Democratizando la culpa
Es notorio que los contrincantes del Sr. Luís Inácio da Silva, a la vez que se lían a bofetadas, hacen lo posible y lo imposible por dejar a salvo de cualquier arañazo de cierta importancia la imagen de su adversario mayor.
Es que entre los cuatro hay algo más que su común ascendencia ideológica: hay un compromiso al menos tácito de evitar cualquier iniciativa que pueda perjudicar, por encima de alguno de ellos en especial, a la hegemonía izquierdista a la que todos deben su presencia en el escenario político nacional.
Todos quieren vencer, pero cada uno sabe refrenar su animus loquendi en los momentos decisivos en que, a contracorriente de sus ambiciones personales, se alza un valor más alto.
Copiada de las elecciones de la antigua UNE, esta campaña presidencial nos está imponiendo, con marchamo de democracia, el modelo del centralismo leninista, en que todas las divergencias son permitidas mientras no sean “de derechas”.
Más que elegir un presidente, el 6 de octubre va a consagrar en este país una política orwelliana en que la exclusión de las divergencias esenciales, substituidas por el entrechoque de las pullitas internas del grupo dominante, será considerada como la más elevada expresión del pluralismo y de la libertad de opinión.
De ahí la necesidad de preservar, a toda costa, la reputación del candidato mayoritario. Él es más que un simple candidato: es el símbolo y encarnación del izquierdismo triunfante a cuya sombra hallan abrigo las candidaturas de sus adversarios, tolerados en el ring como meros sparrings para dar una apariencia de normalidad al proceso y destacar por contraste las virtudes del campeón.

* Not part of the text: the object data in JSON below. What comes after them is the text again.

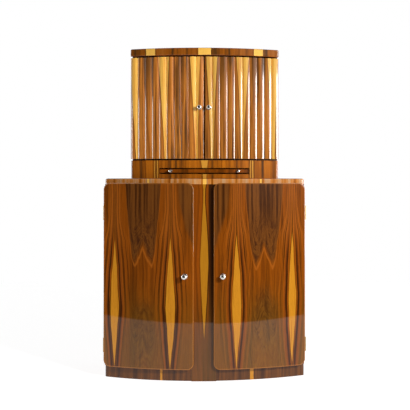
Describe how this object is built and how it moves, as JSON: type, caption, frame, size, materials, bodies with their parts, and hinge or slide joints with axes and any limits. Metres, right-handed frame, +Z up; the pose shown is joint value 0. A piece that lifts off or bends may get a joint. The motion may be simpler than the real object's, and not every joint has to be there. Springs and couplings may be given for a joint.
{
  "type": "bar cabinet",
  "caption": "Bow-fronted bar cabinet: cupboard with hinged doors, waist with a pull-out serving board, and a top cupboard with reeded doors.",
  "frame": {"origin": "on the floor under the plinth's cross rail, midway between the back and the foremost point of the case's bowed face", "axes": "+X to the right seen from the front, +Y to the back, +Z up"},
  "size_m": [1.0254, 0.5105, 1.65],
  "materials": {
    "walnut": "high-gloss lacquer over figured walnut veneer with pale sapwood stripes",
    "inner_wood": "satin lacquer over plain veneer",
    "nickel": "polished nickel plate",
    "brass": "polished, slightly dulled",
    "shelf_glass": "clear with polished edges",
    "mirror": "silvered glass"
  },
  "bodies": {
    "cabinet": {"plinth_front": "walnut", "plinth_left": "walnut", "plinth_right": "walnut", "plinth_back": "inner_wood", "plinth_cross_rail": "inner_wood", "centre_column": "walnut", "lower_base": "walnut", "lower_divider": "inner_wood", "lower_back": "inner_wood", "lower_left_side": "walnut", "lower_right_side": "walnut", "lower_left_shelf": "inner_wood", "lower_right_shelf": "inner_wood", "deck": "walnut", "waist_lower_rail": "walnut", "waist_upper_rail": "walnut", "waist_left_block": "walnut", "waist_right_block": "walnut", "waist_left_side": "walnut", "waist_right_side": "walnut", "waist_back": "inner_wood", "left_runner": "inner_wood", "right_runner": "inner_wood", "upper_base": "walnut", "upper_left_side": "walnut", "upper_right_side": "walnut", "upper_back": "inner_wood", "top_slab": "walnut", "mirror": "mirror", "glass_shelf": "shelf_glass", "shelf_pins": "nickel", "catches": "nickel", "hinge_case_leaves": "brass", "hinge_pins": "brass"},
    "lower_left_door_body": {"lower_left_door": "walnut", "lower_left_knob": "nickel", "lower_left_knob_screw": "nickel", "lower_left_door_leaves": "brass", "lower_left_strike": "nickel"},
    "lower_right_door_body": {"lower_right_door": "walnut", "lower_right_knob": "nickel", "lower_right_knob_screw": "nickel", "lower_right_door_leaves": "brass", "lower_right_strike": "nickel"},
    "upper_left_door_body": {"upper_left_door": "walnut", "upper_left_reeds": "walnut", "upper_left_knob": "nickel", "upper_left_knob_screw": "nickel", "upper_left_door_leaves": "brass", "upper_left_strike": "nickel"},
    "upper_right_door_body": {"upper_right_door": "walnut", "upper_right_reeds": "walnut", "upper_right_knob": "nickel", "upper_right_knob_screw": "nickel", "upper_right_door_leaves": "brass", "upper_right_strike": "nickel"},
    "serving_board_body": {"serving_board": "inner_wood", "board_lipping": "walnut", "board_knobs": "nickel", "board_pegs": "nickel"}
  },
  "joints": [
    {"name": "lower_left_hinge", "type": "hinge", "parent": "cabinet", "child": "lower_left_door_body", "pos_m": [-0.5095, -0.1107, 0.518], "axis": [0, 0, -1], "range_deg": [0, 110]},
    {"name": "lower_right_hinge", "type": "hinge", "parent": "cabinet", "child": "lower_right_door_body", "pos_m": [0.5095, -0.1107, 0.518], "axis": [0, 0, 1], "range_deg": [0, 110]},
    {"name": "upper_left_hinge", "type": "hinge", "parent": "cabinet", "child": "upper_left_door_body", "pos_m": [-0.3685, -0.10051, 1.3515], "axis": [0, 0, -1], "range_deg": [0, 110]},
    {"name": "upper_right_hinge", "type": "hinge", "parent": "cabinet", "child": "upper_right_door_body", "pos_m": [0.3685, -0.10051, 1.3515], "axis": [0, 0, 1], "range_deg": [0, 110]},
    {"name": "serving_board_slide", "type": "slide", "parent": "cabinet", "child": "serving_board_body", "axis": [0, -1, 0], "range_m": [0, 0.24]}
  ]
}
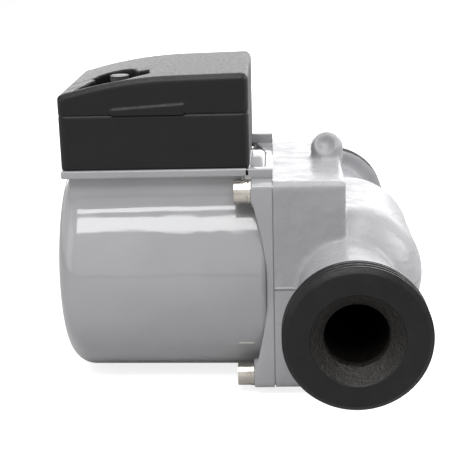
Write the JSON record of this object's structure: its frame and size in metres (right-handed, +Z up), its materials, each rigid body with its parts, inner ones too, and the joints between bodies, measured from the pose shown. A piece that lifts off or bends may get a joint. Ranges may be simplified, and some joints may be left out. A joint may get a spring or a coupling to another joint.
{
  "type": "circulation pump",
  "caption": "Wet-rotor heating circulation pump with grey cast housing, canned motor and black three-speed terminal box.",
  "frame": {"origin": "on the port axis, halfway along the inlet thread", "axes": "+Y along the port axis from inlet to outlet, +Z up towards the terminal box, motor towards -X"},
  "size_m": [0.1364, 0.1801, 0.1175],
  "materials": {
    "cast_iron_paint": "satin",
    "aluminium_paint": "gloss",
    "stainless": "satin",
    "stainless_screws": "polished",
    "impeller_plastic": "matte",
    "brass": "satin",
    "rubber": "matte",
    "ceramic_dark": "polished",
    "ceramic_white": "polished",
    "core_steel": "satin",
    "end_ring_aluminium": "satin",
    "copper_winding": "satin",
    "lead_insulation": "matte",
    "plate_aluminium": "satin",
    "black_plastic": "matte",
    "knob_plastic": "matte",
    "white_plastic": "matte",
    "gland_plastic": "matte"
  },
  "bodies": {
    "root": {"pump_housing": "cast_iron_paint", "neck_ring": "stainless", "bearing_plate": "stainless", "housing_gasket": "rubber", "front_bearing": "ceramic_dark", "rear_bearing": "ceramic_dark", "rotor_can": "stainless", "stator_core": "core_steel", "stator_windings": "copper_winding", "stator_leads": "lead_insulation", "stator_housing": "aluminium_paint", "nameplate": "plate_aluminium", "vent_o_ring": "rubber", "housing_screws": "stainless_screws", "spring_washers": "stainless_screws", "terminal_box_base": "black_plastic", "box_gasket": "rubber", "terminal_box_cover": "black_plastic", "box_screws": "stainless_screws", "speed_switch": "white_plastic", "capacitor": "white_plastic", "terminal_block": "white_plastic", "terminal_screws": "brass", "earth_screw": "brass", "gland_body": "gland_plastic", "gland_locknut": "gland_plastic", "gland_seal": "rubber", "gland_nut": "gland_plastic"},
    "rotor": {"impeller": "impeller_plastic", "impeller_shroud": "impeller_plastic", "split_cone": "brass", "thrust_bearing": "ceramic_dark", "thrust_collar": "rubber", "shaft": "ceramic_white", "rotor_core": "core_steel", "rotor_end_rings": "end_ring_aluminium", "rotor_sleeve": "stainless"},
    "vent": {"vent_screw": "brass"},
    "knob": {"speed_knob": "knob_plastic"}
  },
  "joints": [
    {"name": "rotor_spin", "type": "hinge", "parent": "root", "child": "rotor", "pos_m": [0, 0.08515, 0], "axis": [1, 0, 0], "continuous": true},
    {"name": "speed_knob_turn", "type": "hinge", "parent": "root", "child": "knob", "pos_m": [-0.08121, 0.07365, 0.0665], "axis": [0, 0, 1], "range_deg": [-45, 45]},
    {"name": "vent_screw_turn", "type": "hinge", "parent": "root", "child": "vent", "pos_m": [-0.1042, 0.08515, 0], "axis": [1, 0, 0], "range_deg": [0, 360]}
  ]
}
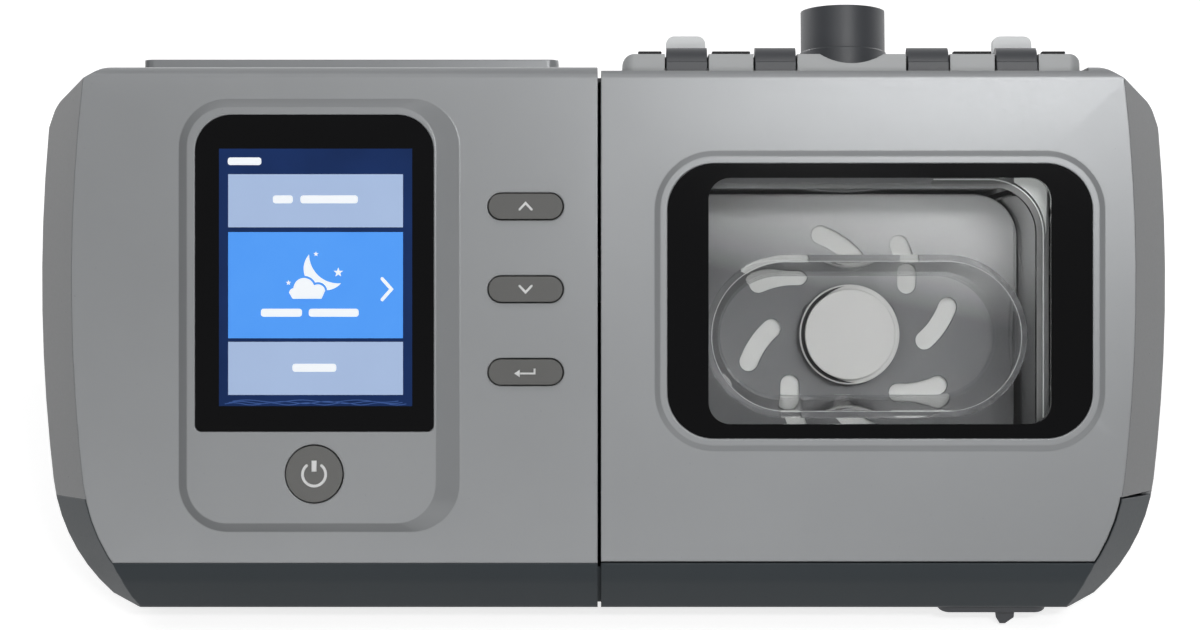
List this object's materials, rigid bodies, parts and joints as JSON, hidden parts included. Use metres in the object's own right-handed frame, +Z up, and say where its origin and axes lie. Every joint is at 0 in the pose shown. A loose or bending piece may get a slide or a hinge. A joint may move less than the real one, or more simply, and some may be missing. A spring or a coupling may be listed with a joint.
{
  "type": "bilevel pap machine",
  "caption": "Bedside pressure blower with a screen, keys and a docked humidifier whose front lid swings up over a clear water tank.",
  "frame": {"origin": "middle of the footprint, on the surface the machine stands on", "axes": "+X to the viewer's right along the long side, +Y from the front to the rear, +Z up"},
  "size_m": [0.29, 0.18, 0.1362],
  "materials": {
    "body_grey": "satin light grey moulding",
    "base_slate": "satin dark slate moulding",
    "screen_glass": "black bordered glass",
    "display": "lit display",
    "board_green": "circuit board",
    "key_grey": "satin grey key",
    "gloss_black": "gloss black frame",
    "clear": "clear moulding",
    "dark_grey": "satin dark grey moulding",
    "deck_light": "satin pale moulding",
    "white_plastic": "white moulding",
    "rubber_black": "soft black rubber",
    "silicone": "pale silicone",
    "steel": "plain steel",
    "aluminium": "plain aluminium",
    "foam": "pleated filter medium"
  },
  "bodies": {
    "main_unit": {"main_front_cover": "body_grey", "main_rear_housing": "body_grey", "main_base_tray": "base_slate", "screen_glass": "screen_glass", "display_panel": "display", "control_board": "board_green", "board_screws": "steel", "key_switches": "steel", "blower_housing": "white_plastic", "blower_cover": "white_plastic", "blower_motor": "steel", "blower_mounts": "rubber_black", "air_filter": "foam", "outlet_duct": "silicone", "dock_seal": "rubber_black", "main_board": "board_green", "power_inlet": "gloss_black", "main_feet": "rubber_black", "main_screws": "steel"},
    "up_key": {"up_button": "key_grey"},
    "down_key": {"down_button": "key_grey"},
    "enter_key": {"enter_button": "key_grey"},
    "power_key": {"power_button": "key_grey"},
    "impeller": {"blower_impeller": "dark_grey"},
    "filter_door": {"filter_door": "dark_grey"},
    "card_flap": {"card_slot_cover": "rubber_black"},
    "humidifier": {"humidifier_housing": "body_grey", "humidifier_base_tray": "base_slate", "hinge_deck": "deck_light", "hinge_pins": "steel", "deck_pads": "rubber_black", "outlet_tube": "dark_grey", "outlet_seal": "silicone", "latch_guide": "dark_grey", "tank_body": "clear", "tank_gasket": "silicone", "tank_cover": "dark_grey", "vent_plate": "dark_grey", "diffuser_disc": "white_plastic", "tank_bay": "dark_grey", "inlet_duct": "dark_grey", "heater_springs": "steel", "heater_carrier": "gloss_black", "humidifier_feet": "rubber_black", "humidifier_screws": "steel"},
    "lid": {"lid_shell": "body_grey", "lid_hinge_arms": "dark_grey", "window_frame": "gloss_black", "window_lens": "clear", "window_seal": "rubber_black"},
    "latch": {"latch_slider": "dark_grey"},
    "cap": {"fill_cap": "white_plastic"},
    "heater": {"heater_plate": "aluminium"}
  },
  "joints": [
    {"name": "up_key_press", "type": "slide", "parent": "main_unit", "child": "up_key", "axis": [0, 0.866, -0.5], "range_m": [0, 0.0009], "stiffness_N_per_m": 300, "springref_m": -0.001},
    {"name": "down_key_press", "type": "slide", "parent": "main_unit", "child": "down_key", "axis": [0, 0.866, -0.5], "range_m": [0, 0.0009], "stiffness_N_per_m": 300, "springref_m": -0.001},
    {"name": "enter_key_press", "type": "slide", "parent": "main_unit", "child": "enter_key", "axis": [0, 0.866, -0.5], "range_m": [0, 0.0009], "stiffness_N_per_m": 300, "springref_m": -0.001},
    {"name": "power_key_press", "type": "slide", "parent": "main_unit", "child": "power_key", "axis": [0, 0.866, -0.5], "range_m": [0, 0.0009], "stiffness_N_per_m": 300, "springref_m": -0.001},
    {"name": "impeller_spin", "type": "hinge", "parent": "main_unit", "child": "impeller", "pos_m": [-0.083, 0.026, 0.0196], "axis": [0, 0, 1], "continuous": true},
    {"name": "filter_door_swing", "type": "hinge", "parent": "main_unit", "child": "filter_door", "pos_m": [-0.111, 0.0886, 0.03176], "axis": [-1, 0, 0], "range_deg": [0, 80]},
    {"name": "card_flap_swing", "type": "hinge", "parent": "main_unit", "child": "card_flap", "pos_m": [-0.056, 0.0892, 0.03636], "axis": [-1, 0, 0], "range_deg": [0, 80]},
    {"name": "humidifier_dock", "type": "slide", "parent": "main_unit", "child": "humidifier", "axis": [1, 0, 0], "range_m": [0, 0.025]},
    {"name": "lid_swing", "type": "hinge", "parent": "humidifier", "child": "lid", "pos_m": [0.0627, -0.01992, 0.13028], "axis": [-1, 0, 0], "range_deg": [0, 100]},
    {"name": "latch_slide", "type": "slide", "parent": "humidifier", "child": "latch", "axis": [-1, 0, 0], "range_m": [0, 0.0072]},
    {"name": "cap_turn", "type": "hinge", "parent": "humidifier", "child": "cap", "pos_m": [0.065, -0.02416, 0.05294], "axis": [0, -0.866, 0.5], "range_deg": [0, 90]},
    {"name": "heater_float", "type": "slide", "parent": "humidifier", "child": "heater", "axis": [0, 0, -1], "range_m": [0, 0.002], "stiffness_N_per_m": 600, "springref_m": -0.004, "deforming": ["heater_springs"]}
  ]
}
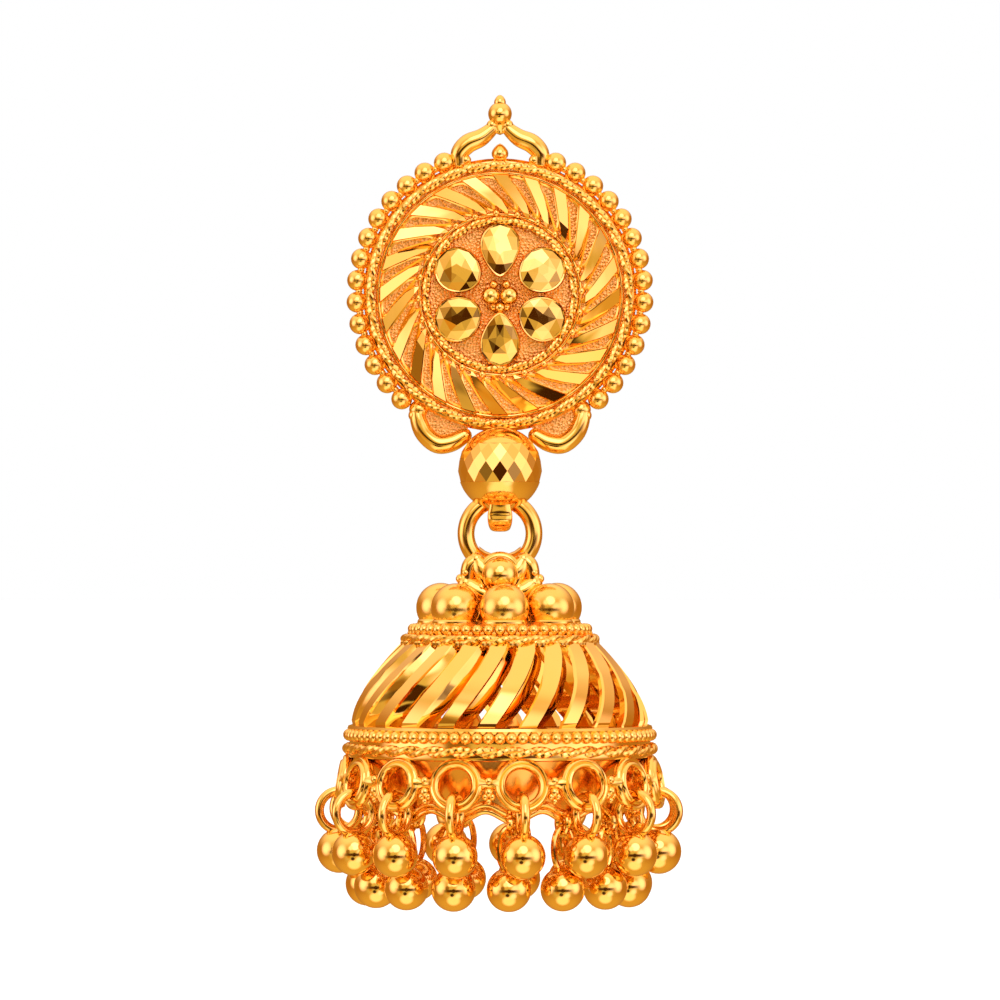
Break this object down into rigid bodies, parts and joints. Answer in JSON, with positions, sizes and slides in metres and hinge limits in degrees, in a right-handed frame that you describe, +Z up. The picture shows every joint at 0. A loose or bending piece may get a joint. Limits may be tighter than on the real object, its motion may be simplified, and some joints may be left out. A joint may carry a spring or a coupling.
{
  "type": "jhumka earring",
  "caption": "Gold jhumka ear stud with a mirror-cut disc, a hanging ring and a pierced bell-shaped dome with a fringe of ball drops, free to swing.",
  "frame": {"origin": "where the ear post leaves the flat back of the stud, at the centre of the disc", "axes": "+Z up, along the hanging earring; +Y out of the flat back, along the post; the front of the earring looks towards -Y"},
  "size_m": [0.0203, 0.0222, 0.0451],
  "materials": {
    "cut_gold": "yellow gold, mirror-cut faces over cast and twisted-wire detail",
    "polished_gold": "yellow gold, mirror polished",
    "wire_gold": "yellow gold, drawn and polished wire"
  },
  "bodies": {
    "stud_body": {"stud": "cut_gold", "ear_post": "wire_gold"},
    "ring_body": {"hanging_ring": "wire_gold"},
    "dome_body": {"dome": "cut_gold", "outer_drop_01": "polished_gold", "inner_drop_01": "polished_gold", "outer_drop_02": "polished_gold", "inner_drop_02": "polished_gold", "outer_drop_03": "polished_gold", "inner_drop_03": "polished_gold", "outer_drop_04": "polished_gold", "inner_drop_04": "polished_gold", "outer_drop_05": "polished_gold", "inner_drop_05": "polished_gold", "outer_drop_06": "polished_gold", "inner_drop_06": "polished_gold", "outer_drop_07": "polished_gold", "inner_drop_07": "polished_gold", "outer_drop_08": "polished_gold", "inner_drop_08": "polished_gold", "outer_drop_09": "polished_gold", "inner_drop_09": "polished_gold", "outer_drop_10": "polished_gold", "inner_drop_10": "polished_gold", "outer_drop_11": "polished_gold", "inner_drop_11": "polished_gold", "outer_drop_12": "polished_gold", "inner_drop_12": "polished_gold", "outer_drop_13": "polished_gold", "inner_drop_13": "polished_gold", "outer_drop_14": "polished_gold", "inner_drop_14": "polished_gold", "outer_drop_15": "polished_gold", "inner_drop_15": "polished_gold"}
  },
  "joints": [
    {"name": "ring_swing", "type": "hinge", "parent": "stud_body", "child": "ring_body", "pos_m": [0, -0.0016, -0.01139], "axis": [1, 0, 0], "range_deg": [-25, 25]},
    {"name": "dome_sway", "type": "hinge", "parent": "ring_body", "child": "dome_body", "pos_m": [0, -0.0016, -0.01328], "axis": [0, 1, 0], "range_deg": [-30, 30]}
  ]
}
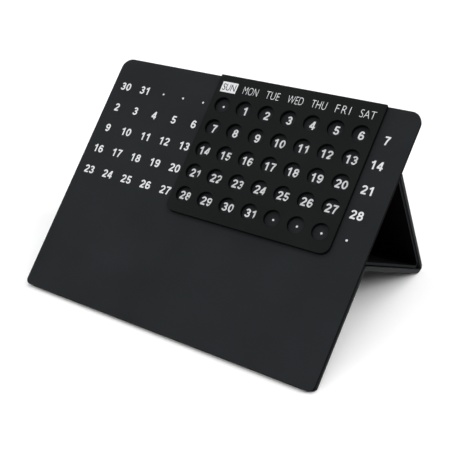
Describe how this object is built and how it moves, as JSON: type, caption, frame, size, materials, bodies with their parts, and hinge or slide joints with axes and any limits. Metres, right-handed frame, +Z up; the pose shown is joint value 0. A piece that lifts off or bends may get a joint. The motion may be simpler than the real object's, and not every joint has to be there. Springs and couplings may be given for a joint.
{
  "type": "desk calendar with drawer",
  "caption": "Perpetual desk calendar: a leaning plate of printed dates, a sliding window with round holes hung on its top edge, and a hollow triangular stand holding a pull-out tray.",
  "frame": {"origin": "on the table, under the middle of the whole object", "axes": "+X to the right as the dates are read, -Y towards the reader, +Z up"},
  "size_m": [0.2, 0.16, 0.1199],
  "materials": {
    "black_plate": "fine matte",
    "black_stand": "fine matte",
    "black_tray": "fine matte",
    "black_window": "matte",
    "black_hook": "matte powder coat",
    "grip_rubber": "dull",
    "bond_tape": "dull foam",
    "runner_strip": "smooth",
    "stop_block": "satin",
    "screw_steel": "black oxide",
    "felt": "short pile"
  },
  "bodies": {
    "stand": {"front_plate": "black_plate", "stand_shell": "black_stand", "front_grip_strip": "grip_rubber", "rear_grip_strip": "grip_rubber", "lower_bond_tapes": "bond_tape", "upper_bond_tape": "bond_tape", "strut_runner_strips": "runner_strip", "leg_guide_strips": "runner_strip", "drawer_stop_block": "stop_block", "drawer_stop_screw": "screw_steel"},
    "window": {"date_window": "black_window", "window_hook": "black_hook", "window_felt_strips": "felt", "hook_felt_strip": "felt"},
    "drawer": {"drawer_tray": "black_tray", "drawer_front": "black_tray", "drawer_inner_wall": "black_tray"}
  },
  "joints": [
    {"name": "window_slide", "type": "slide", "parent": "stand", "child": "window", "axis": [1, 0, 0], "range_m": [-0.0735, 0.0147]},
    {"name": "drawer_slide", "type": "slide", "parent": "stand", "child": "drawer", "axis": [-1, 0, 0], "range_m": [0, 0.14]}
  ]
}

Por eso mismo, eventuales ataques a la persona del elegido sólo pueden alcanzarle de refilón, jamás tocándole en puntos vitales. Si no fuese por eso, cualquiera de sus contrincantes podría derrotarlo con la mayor facilidad, pues nadie tiene un tejado de vidrio tan expuesto y tan frágil como él. El Sr. Inácio, en efecto, es, junto con Fidel Castro, el mayor propagandista y patrón de las Farc en el mundo, y las Farc, a través de Fernandinho Beira-Mar, son la principal fuente proveedora de cocaína del mercado nacional. Los documentos que prueban eso son notorios y abundantes: por un lado, sucesivos pactos de solidaridad firmados en el Foro de São Paulo entre el candidato y la narcoguerrilla, publicados en el diario oficial cubano “Granma” y al alcance de cualquier navegador de internet. Por otro, la contabilidad de los intercambios de armas por drogas entre Beira-Mar y las Farc, aprehendida por el ejército colombiano cuando detuvo al reyezuelo del narcotráfico nacional. Las menciones hechas por los medios nacionales de comunicación a esos documentos han sido, está claro, rápidas y discretas, pero ni aún así las pruebas se han convertido en inexistentes. E, incluso después de la divulgación de las mismas, el candidato ha seguido ejerciendo impunemente su papel de propagandista y maquillador de la narcoguerrilla colombiana, a la que presenta como entidad heroica y benemérita. Nadie, estando tan comprometido con la defensa de un esquema criminoso internacional, se aventuraría a presentarse como candidato a presidente de un país si no tuviese la garantía de que esa pequeña, esa desechable, esa insignificante manchita en su reputación impoluta estaría a salvo de inspecciones y denuncias por parte de sus adversarios. De hecho, ninguno de ellos toca en el asunto. Pero que no me vengan a decir que lo ignoran: nadie entra en una disputa electoral con tamaño desconocimiento del background del adversario. Ellos lo saben todo, es obvio. Si quisiesen, podrían hacer añicos las pretensiones del contrincante, simplemente mostrando ante las cámaras de TV las dos series de documentos: por un lado, los acuerdos firmados entre el candidato y los narcoguerrilleros; por otro, las minutas de las negociaciones criminosas con las que éstos últimos inundan de cocaína el mercado nacional. Podrían hacer eso, pero no lo hacen. Se omiten, se callan, por miedo o conveniencia, haciéndose así cómplices de una añagaza monstruosa.
Ésos al menos tienen, está claro, la excusa de la solidaridad ideológica, que, si no justifica, al menos explica. ¿Pero cuántos liberales y conservadores, sabiendo de todo, se callan también? ¿Y cuántos empresarios? ¿Y cuántos militares? ¿Y cuántos periodistas? ¿Y cuántos intelectuales? Por eso, cuando Brasil caiga definitivamente bajo el dominio de la narco-revolución continental, nadie podrá decir que el país ha sido víctima inocente de una minoría malvada. Si hay una cosa distribuida democráticamente en el Brasil de hoy, es la culpa.